Below are records; reproduce exactly the lines from the one that has "# The bore is" through the one that has "obj.parent = empty", ends included, and nothing more.

════════════════════

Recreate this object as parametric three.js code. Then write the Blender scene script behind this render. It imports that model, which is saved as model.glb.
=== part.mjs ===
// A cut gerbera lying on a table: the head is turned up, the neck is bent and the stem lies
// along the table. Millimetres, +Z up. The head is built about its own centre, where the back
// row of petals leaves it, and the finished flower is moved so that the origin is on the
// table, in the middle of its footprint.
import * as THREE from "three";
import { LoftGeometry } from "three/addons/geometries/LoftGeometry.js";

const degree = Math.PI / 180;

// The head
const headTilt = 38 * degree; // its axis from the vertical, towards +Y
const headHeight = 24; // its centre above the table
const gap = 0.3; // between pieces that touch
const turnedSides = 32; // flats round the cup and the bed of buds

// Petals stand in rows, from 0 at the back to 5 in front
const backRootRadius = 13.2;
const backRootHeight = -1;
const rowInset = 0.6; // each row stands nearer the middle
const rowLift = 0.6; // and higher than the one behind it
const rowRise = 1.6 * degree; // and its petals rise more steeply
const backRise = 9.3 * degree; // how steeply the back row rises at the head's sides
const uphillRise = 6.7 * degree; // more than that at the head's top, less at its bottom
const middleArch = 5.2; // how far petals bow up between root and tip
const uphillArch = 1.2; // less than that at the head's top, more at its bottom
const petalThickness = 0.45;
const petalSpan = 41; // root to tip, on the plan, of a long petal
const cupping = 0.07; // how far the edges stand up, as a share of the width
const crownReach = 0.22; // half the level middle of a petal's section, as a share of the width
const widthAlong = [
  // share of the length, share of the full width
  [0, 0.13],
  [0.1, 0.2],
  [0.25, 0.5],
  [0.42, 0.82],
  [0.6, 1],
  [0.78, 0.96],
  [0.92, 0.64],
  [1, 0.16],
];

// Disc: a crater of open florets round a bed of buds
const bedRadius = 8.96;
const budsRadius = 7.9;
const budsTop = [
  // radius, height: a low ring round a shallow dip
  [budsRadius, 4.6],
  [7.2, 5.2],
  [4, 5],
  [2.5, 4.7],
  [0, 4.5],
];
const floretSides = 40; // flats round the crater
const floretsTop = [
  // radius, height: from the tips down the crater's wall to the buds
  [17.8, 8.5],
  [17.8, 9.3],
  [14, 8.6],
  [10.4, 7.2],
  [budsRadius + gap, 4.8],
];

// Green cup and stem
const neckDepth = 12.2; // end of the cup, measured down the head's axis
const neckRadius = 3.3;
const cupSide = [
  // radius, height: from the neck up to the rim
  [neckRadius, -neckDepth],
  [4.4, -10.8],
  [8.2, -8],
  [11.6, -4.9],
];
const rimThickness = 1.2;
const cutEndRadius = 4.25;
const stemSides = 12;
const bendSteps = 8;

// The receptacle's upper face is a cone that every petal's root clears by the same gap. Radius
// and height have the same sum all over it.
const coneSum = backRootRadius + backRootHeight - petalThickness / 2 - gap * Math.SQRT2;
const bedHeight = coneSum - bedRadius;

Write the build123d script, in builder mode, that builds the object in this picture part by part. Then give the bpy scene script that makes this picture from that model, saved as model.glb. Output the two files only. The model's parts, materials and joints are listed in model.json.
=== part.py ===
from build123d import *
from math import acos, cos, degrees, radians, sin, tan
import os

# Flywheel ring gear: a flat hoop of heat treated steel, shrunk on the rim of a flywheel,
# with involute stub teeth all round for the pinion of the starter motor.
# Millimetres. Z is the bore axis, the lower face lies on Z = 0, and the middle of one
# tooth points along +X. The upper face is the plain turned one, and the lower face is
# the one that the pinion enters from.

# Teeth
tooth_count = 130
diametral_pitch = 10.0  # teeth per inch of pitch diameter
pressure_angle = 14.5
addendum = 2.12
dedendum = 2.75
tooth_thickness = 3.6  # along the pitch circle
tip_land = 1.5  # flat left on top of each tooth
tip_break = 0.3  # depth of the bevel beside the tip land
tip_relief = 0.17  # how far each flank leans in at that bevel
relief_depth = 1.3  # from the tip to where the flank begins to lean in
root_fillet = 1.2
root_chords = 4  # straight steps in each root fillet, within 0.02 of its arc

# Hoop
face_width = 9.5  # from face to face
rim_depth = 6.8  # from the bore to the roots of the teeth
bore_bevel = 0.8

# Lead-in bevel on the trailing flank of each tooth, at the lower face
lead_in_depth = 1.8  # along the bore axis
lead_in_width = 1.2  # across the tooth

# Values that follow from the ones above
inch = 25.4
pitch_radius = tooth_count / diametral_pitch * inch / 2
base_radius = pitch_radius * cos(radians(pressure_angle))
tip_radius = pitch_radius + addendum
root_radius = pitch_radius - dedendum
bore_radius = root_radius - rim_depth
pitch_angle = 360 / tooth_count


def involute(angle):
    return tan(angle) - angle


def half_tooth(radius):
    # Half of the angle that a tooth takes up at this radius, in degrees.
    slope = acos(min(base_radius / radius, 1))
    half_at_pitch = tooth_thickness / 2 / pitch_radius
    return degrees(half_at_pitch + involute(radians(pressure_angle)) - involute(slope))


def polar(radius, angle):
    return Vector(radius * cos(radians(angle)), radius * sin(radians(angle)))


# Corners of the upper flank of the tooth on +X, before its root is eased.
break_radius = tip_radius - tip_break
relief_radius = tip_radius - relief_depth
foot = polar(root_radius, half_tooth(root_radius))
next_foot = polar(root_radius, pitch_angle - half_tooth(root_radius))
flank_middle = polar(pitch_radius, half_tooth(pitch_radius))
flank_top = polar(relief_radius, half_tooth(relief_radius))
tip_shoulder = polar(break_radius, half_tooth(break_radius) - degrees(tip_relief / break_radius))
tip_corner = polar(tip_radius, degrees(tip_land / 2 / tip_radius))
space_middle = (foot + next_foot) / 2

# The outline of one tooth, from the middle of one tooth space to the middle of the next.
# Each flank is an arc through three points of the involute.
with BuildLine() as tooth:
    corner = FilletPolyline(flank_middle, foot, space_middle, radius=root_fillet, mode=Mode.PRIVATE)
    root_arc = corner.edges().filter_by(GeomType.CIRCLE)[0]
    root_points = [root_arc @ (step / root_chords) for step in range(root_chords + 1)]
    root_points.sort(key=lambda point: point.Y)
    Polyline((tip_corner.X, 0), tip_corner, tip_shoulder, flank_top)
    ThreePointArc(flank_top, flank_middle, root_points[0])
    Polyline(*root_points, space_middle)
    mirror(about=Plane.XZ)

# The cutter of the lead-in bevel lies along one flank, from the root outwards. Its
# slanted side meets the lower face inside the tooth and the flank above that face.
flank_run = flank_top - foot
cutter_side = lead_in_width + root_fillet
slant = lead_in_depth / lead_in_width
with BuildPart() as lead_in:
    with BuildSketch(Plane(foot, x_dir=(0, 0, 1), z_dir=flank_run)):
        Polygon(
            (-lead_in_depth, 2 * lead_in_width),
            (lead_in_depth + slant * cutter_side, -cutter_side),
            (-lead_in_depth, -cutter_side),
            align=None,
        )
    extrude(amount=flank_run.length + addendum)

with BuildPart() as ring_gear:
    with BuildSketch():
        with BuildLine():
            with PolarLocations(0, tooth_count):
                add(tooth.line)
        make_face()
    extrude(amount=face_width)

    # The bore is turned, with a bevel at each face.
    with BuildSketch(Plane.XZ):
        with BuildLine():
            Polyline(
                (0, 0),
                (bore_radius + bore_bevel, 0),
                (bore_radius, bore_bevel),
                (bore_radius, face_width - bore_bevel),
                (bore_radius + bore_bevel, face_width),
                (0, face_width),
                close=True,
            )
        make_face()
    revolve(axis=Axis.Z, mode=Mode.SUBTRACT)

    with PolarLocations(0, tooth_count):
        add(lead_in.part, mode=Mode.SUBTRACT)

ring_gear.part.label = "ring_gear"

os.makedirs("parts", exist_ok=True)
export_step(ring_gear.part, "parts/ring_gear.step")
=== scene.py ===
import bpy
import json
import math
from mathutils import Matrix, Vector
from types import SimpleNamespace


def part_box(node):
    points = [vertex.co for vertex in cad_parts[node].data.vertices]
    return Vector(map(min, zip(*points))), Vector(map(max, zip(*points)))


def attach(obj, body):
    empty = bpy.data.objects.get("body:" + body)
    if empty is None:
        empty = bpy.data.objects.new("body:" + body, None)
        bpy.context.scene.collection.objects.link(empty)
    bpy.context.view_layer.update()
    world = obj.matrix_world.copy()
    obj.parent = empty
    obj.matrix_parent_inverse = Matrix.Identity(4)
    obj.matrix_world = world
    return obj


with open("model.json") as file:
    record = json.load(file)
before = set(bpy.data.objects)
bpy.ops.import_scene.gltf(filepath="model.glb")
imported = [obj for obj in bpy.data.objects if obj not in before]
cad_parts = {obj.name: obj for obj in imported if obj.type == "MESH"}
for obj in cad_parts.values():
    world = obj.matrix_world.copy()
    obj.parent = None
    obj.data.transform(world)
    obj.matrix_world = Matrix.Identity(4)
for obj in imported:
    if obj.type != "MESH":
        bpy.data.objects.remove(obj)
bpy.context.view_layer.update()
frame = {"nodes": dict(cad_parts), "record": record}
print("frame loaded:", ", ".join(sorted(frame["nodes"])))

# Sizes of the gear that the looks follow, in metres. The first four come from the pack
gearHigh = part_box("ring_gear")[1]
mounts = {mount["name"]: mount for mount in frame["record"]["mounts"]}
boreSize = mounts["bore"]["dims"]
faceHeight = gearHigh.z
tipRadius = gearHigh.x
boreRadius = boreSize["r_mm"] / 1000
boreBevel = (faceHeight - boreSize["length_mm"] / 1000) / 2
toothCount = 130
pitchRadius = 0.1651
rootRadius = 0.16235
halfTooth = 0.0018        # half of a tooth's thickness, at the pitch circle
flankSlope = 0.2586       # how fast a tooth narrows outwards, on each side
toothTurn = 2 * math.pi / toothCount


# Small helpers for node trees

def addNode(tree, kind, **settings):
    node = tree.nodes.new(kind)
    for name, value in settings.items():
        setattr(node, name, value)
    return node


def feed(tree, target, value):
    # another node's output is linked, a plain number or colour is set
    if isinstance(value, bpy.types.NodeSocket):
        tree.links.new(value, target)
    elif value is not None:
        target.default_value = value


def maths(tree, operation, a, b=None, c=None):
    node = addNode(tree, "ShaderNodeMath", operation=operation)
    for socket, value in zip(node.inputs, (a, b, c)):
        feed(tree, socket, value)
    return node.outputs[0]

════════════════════

• _Task result_:
    # The bore is turned, with a bevel at each face.
    with BuildSketch(Plane.XZ):
        with BuildLine():
            Polyline(
                (0, 0),
                (bore_radius + bore_bevel, 0),
                (bore_radius, bore_bevel),
                (bore_radius, face_width - bore_bevel),
                (bore_radius + bore_bevel, face_width),
                (0, face_width),
                close=True,
            )
        make_face()
    revolve(axis=Axis.Z, mode=Mode.SUBTRACT)

    with PolarLocations(0, tooth_count):
        add(lead_in.part, mode=Mode.SUBTRACT)

ring_gear.part.label = "ring_gear"

os.makedirs("parts", exist_ok=True)
export_step(ring_gear.part, "parts/ring_gear.step")
=== scene.py ===
import bpy
import json
import math
from mathutils import Matrix, Vector
from types import SimpleNamespace


def part_box(node):
    points = [vertex.co for vertex in cad_parts[node].data.vertices]
    return Vector(map(min, zip(*points))), Vector(map(max, zip(*points)))


def attach(obj, body):
    empty = bpy.data.objects.get("body:" + body)
    if empty is None:
        empty = bpy.data.objects.new("body:" + body, None)
        bpy.context.scene.collection.objects.link(empty)
    bpy.context.view_layer.update()
    world = obj.matrix_world.copy()
    obj.parent = empty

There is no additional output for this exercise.